Abstract

This paper investigates the role of CO 2 capture and storage (CCS) technologies as part of a portfolio for reducing CO 2 emissions from the European electricity generation system until the year 2050. Special emphasis is put on the ramp-up of CCS with respect to timing of investments and requirement of corresponding CO 2 transportation and storage infrastructure. The investigation comprises scenario analysis through modeling possible development of the electricity supply system for EU25 and together with a more detailed analysis of Northern Europe (Germany, UK, Denmark, Finland, Sweden and Norway). The modeling has been carried out with a techno-economic model (minimizing the system cost) including a detailed description of the present stationary European electricity generation system as obtained from the Chalmers Energy Infrastructure database. It is concluded that CCS can play a significant role in reducing CO 2 emissions at a cost in the range of 20–60 €/t over the period studied. In EU25 as much as 39 Gt CO 2 may be captured over the period 2020–2050 implying a steep ramp-up, i.e. most CCS capacity is added during the first two decades after 2020 from which it is assumed to be commercially available.
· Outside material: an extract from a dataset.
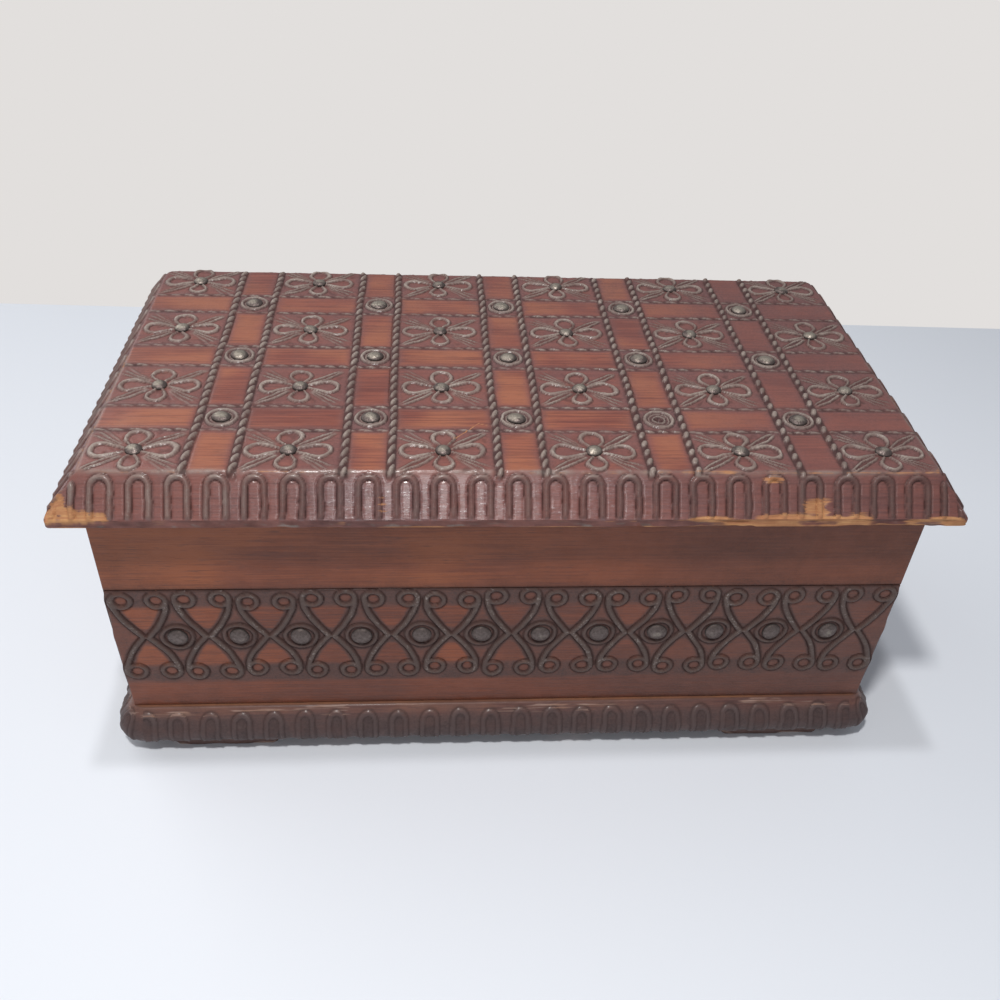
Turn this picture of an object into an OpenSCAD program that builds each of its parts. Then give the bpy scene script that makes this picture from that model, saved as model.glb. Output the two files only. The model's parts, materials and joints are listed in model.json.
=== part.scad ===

Corresponding capture in Germany and UK amounts to 9 and 4 Gt, respectively. The analysis show that a transportation infrastructure can be put in place for about 2–5 €/t CO 2. However, the steep ramp-up obtained from the model obviously do not take into account other issues which must be resolved for a large scale implementation of CCS. Examples of such issues are discussed in the paper and concern establishment of a legal framework regulating subsurface storage of CO 2, inclusion of captured CO 2 in the European Union emission trading scheme and issues related to fuel markets and fuel supply to accommodate an increased use of coal as a fuel.